**WHAT IS EXPECTED:**
The listing below should be copied in full, word for word.
## BEGIN COLLECTED DATA
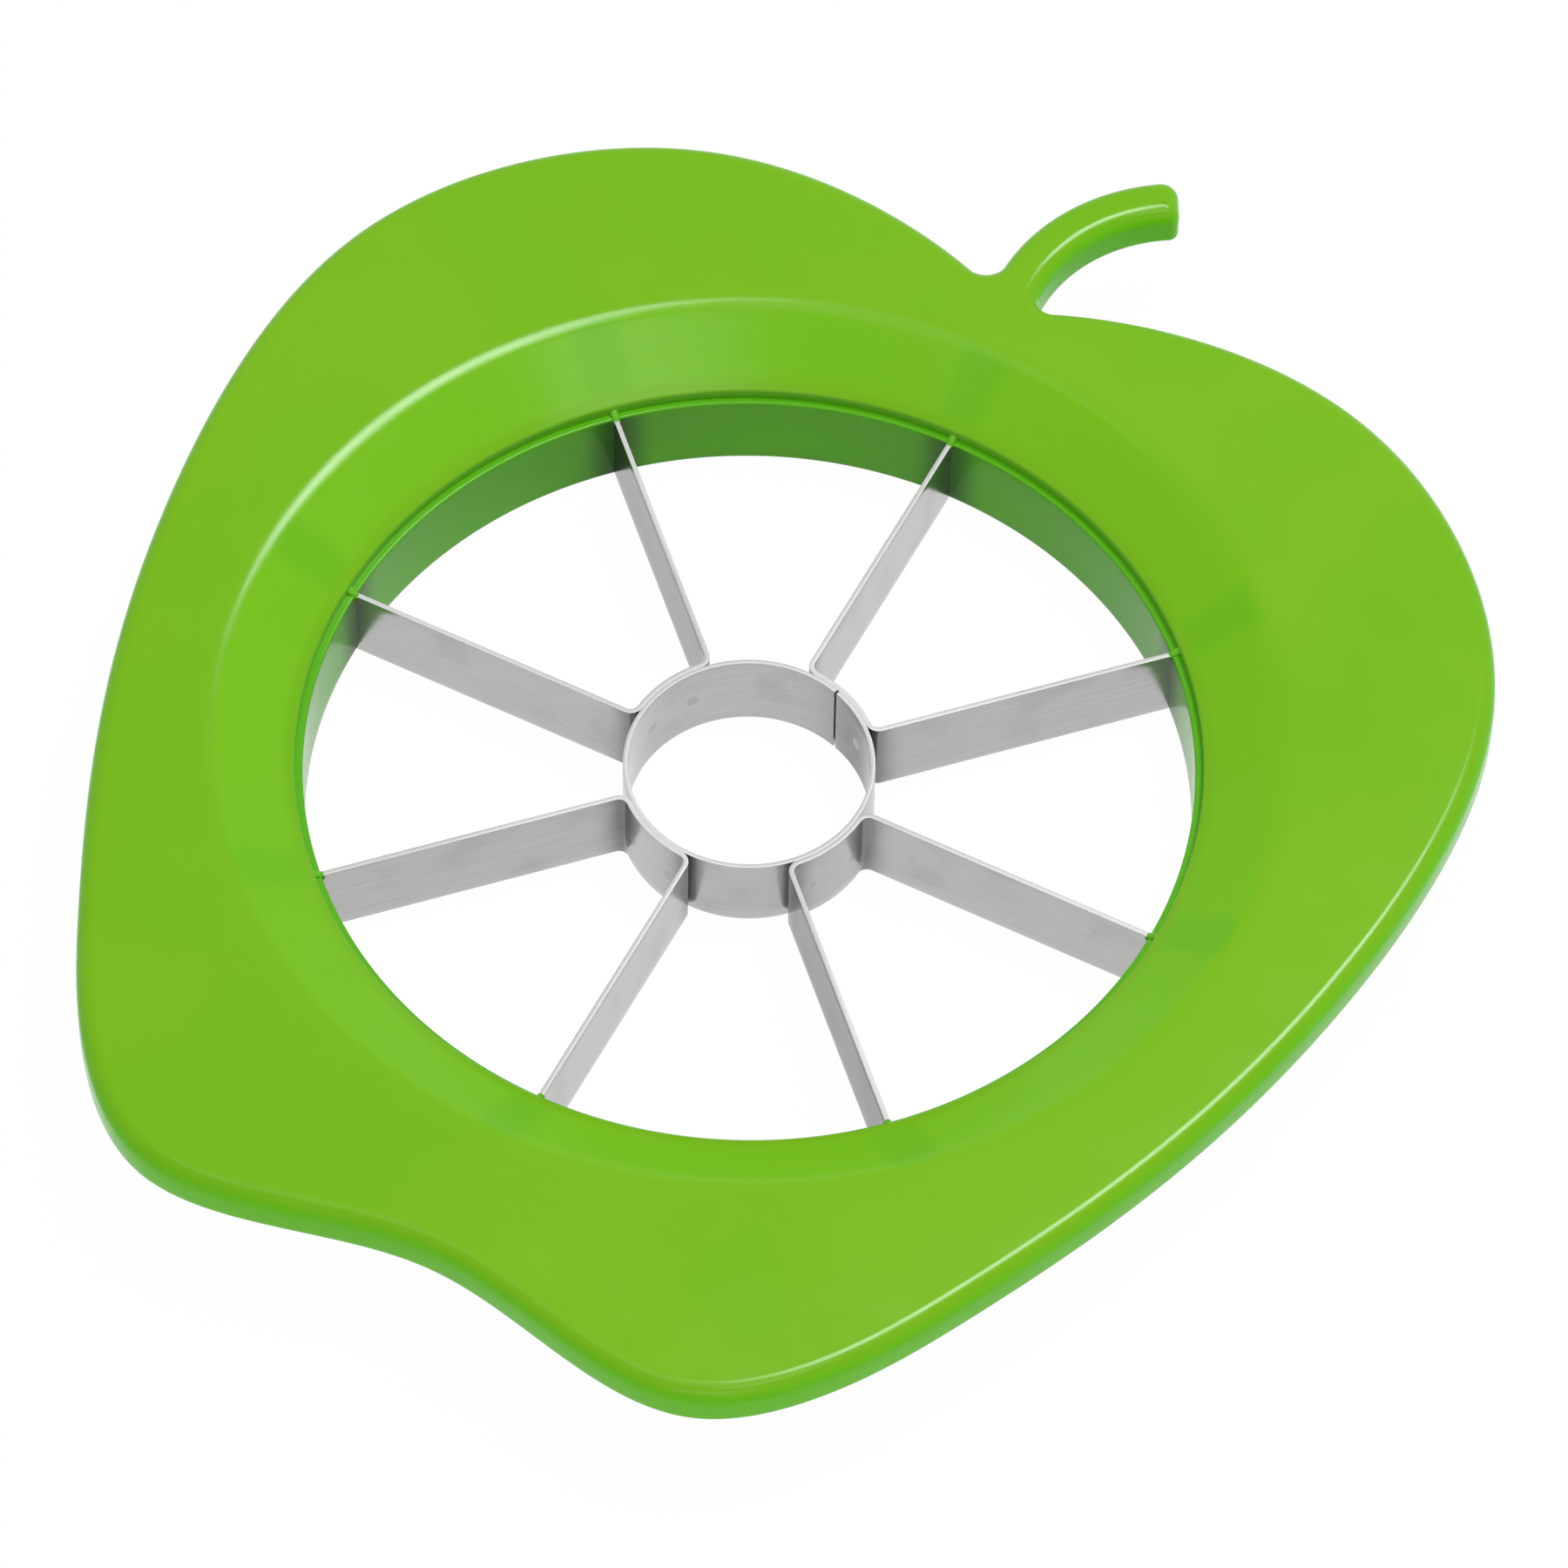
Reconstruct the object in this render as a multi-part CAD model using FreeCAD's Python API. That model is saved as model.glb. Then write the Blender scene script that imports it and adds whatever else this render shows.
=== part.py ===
import FreeCAD, Part
import math
import os

Vector = FreeCAD.Vector

# All sizes are in millimetres and degrees. The origin lies on the ring's axis in the plane that the
# ring stands on, +Z points up through the funnel, and +Y points to the stem.

# Ring that holds the blades, with the ledge and the funnel above it
RING_BORE_RADIUS = 45.0
RING_DEPTH = 9.5            # from the base plane to the ledge; the blades are as deep
RING_WALL = 3.2
RING_FOOT_ROUND = 0.5
LEDGE_WIDTH = 0.8
LEDGE_ROUND = 0.25
RISER_HEIGHT = 1.1          # small upright step between the ledge and the funnel
RISER_ROUND = 0.4
FUNNEL_WIDTH = 8.2          # plan width of the slope from the riser out to the crest
CREST_ROUND = 2.0
FLANGE_RISE = 5.8           # from the ledge to the flat top of the flange

# Apple-shaped flange round the ring, a shell that is open below with a turned-down lip
FLANGE_WALL = 2.4
LIP_WALL = 2.4
LIP_HEIGHT = 4.7
EDGE_ROUND = 1.8
LIP_EDGE_ROUND = 0.5
POCKET_ROUND = 1.2          # inner corner below the flange, at the ring and at the lip

# Width of the flange beyond the crest of the funnel, on both sides of the apple, as
# (degrees away from the stem, width): dip at the stem, shoulder, waist, foot lobe, dip at the base
FLANGE_WIDTHS = (
    (0, 6.0),
    (15, 13.8),
    (30, 20.1),
    (45, 22.4),
    (60, 21.1),
    (75, 16.3),
    (90, 12.3),
    (105, 10.9),
    (120, 12.0),
    (135, 16.1),
    (147, 21.7),
    (157, 24.2),
    (167, 19.5),
    (180, 14.7),
)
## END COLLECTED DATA
**FULL RESPONSE:**
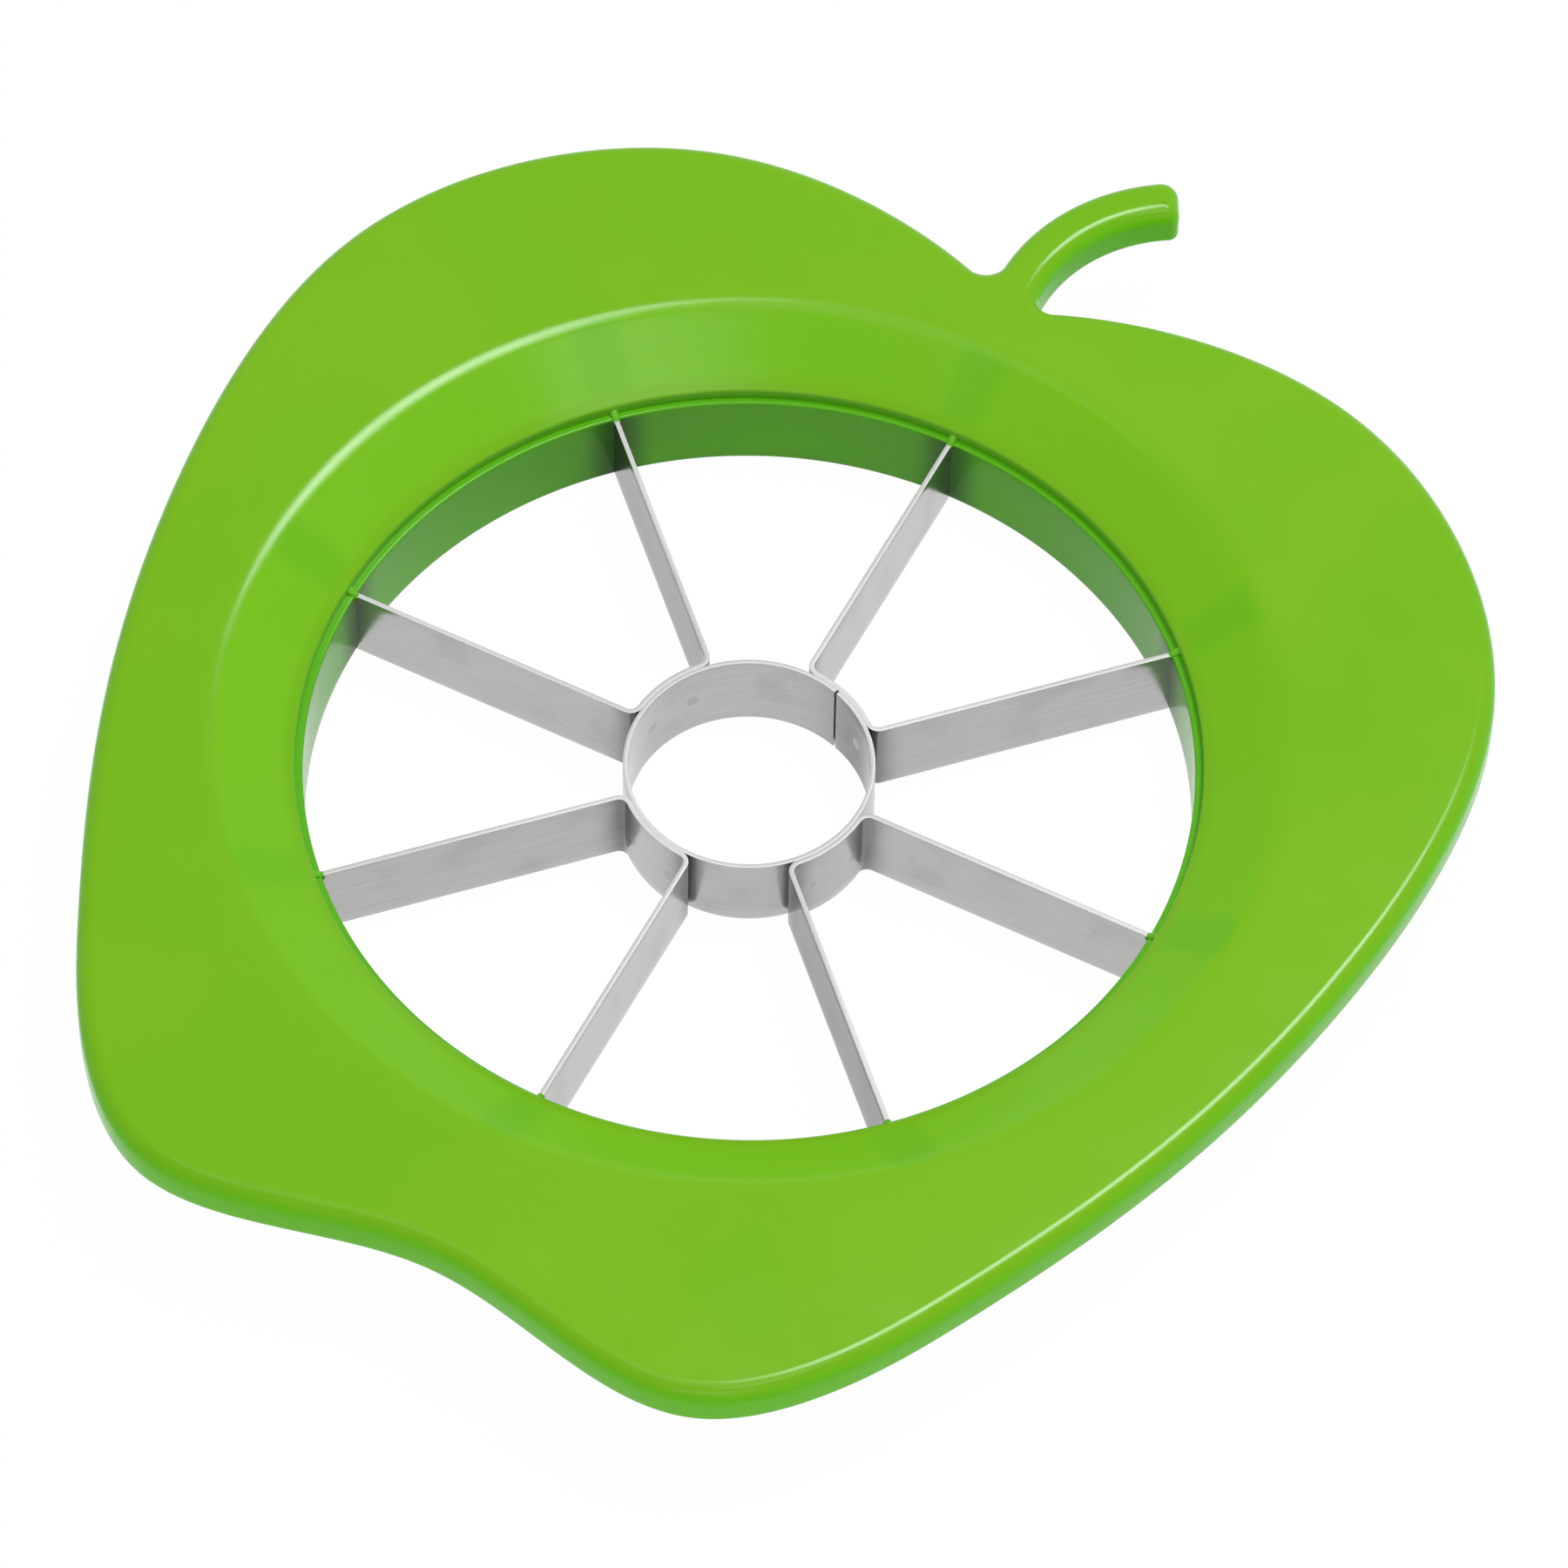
Reconstruct the object in this render as a multi-part CAD model using FreeCAD's Python API. That model is saved as model.glb. Then write the Blender scene script that imports it and adds whatever else this render shows.
=== part.py ===
import FreeCAD, Part
import math
import os

Vector = FreeCAD.Vector

# All sizes are in millimetres and degrees. The origin lies on the ring's axis in the plane that the
# ring stands on, +Z points up through the funnel, and +Y points to the stem.

# Ring that holds the blades, with the ledge and the funnel above it
RING_BORE_RADIUS = 45.0
RING_DEPTH = 9.5            # from the base plane to the ledge; the blades are as deep
RING_WALL = 3.2
RING_FOOT_ROUND = 0.5
LEDGE_WIDTH = 0.8
LEDGE_ROUND = 0.25
RISER_HEIGHT = 1.1          # small upright step between the ledge and the funnel
RISER_ROUND = 0.4
FUNNEL_WIDTH = 8.2          # plan width of the slope from the riser out to the crest
CREST_ROUND = 2.0
FLANGE_RISE = 5.8           # from the ledge to the flat top of the flange

# Apple-shaped flange round the ring, a shell that is open below with a turned-down lip
FLANGE_WALL = 2.4
LIP_WALL = 2.4
LIP_HEIGHT = 4.7
EDGE_ROUND = 1.8
LIP_EDGE_ROUND = 0.5
POCKET_ROUND = 1.2          # inner corner below the flange, at the ring and at the lip

# Width of the flange beyond the crest of the funnel, on both sides of the apple, as
# (degrees away from the stem, width): dip at the stem, shoulder, waist, foot lobe, dip at the base
FLANGE_WIDTHS = (
    (0, 6.0),
    (15, 13.8),
    (30, 20.1),
    (45, 22.4),
    (60, 21.1),
    (75, 16.3),
    (90, 12.3),
    (105, 10.9),
    (120, 12.0),
    (135, 16.1),
    (147, 21.7),
    (157, 24.2),
    (167, 19.5),
    (180, 14.7),
)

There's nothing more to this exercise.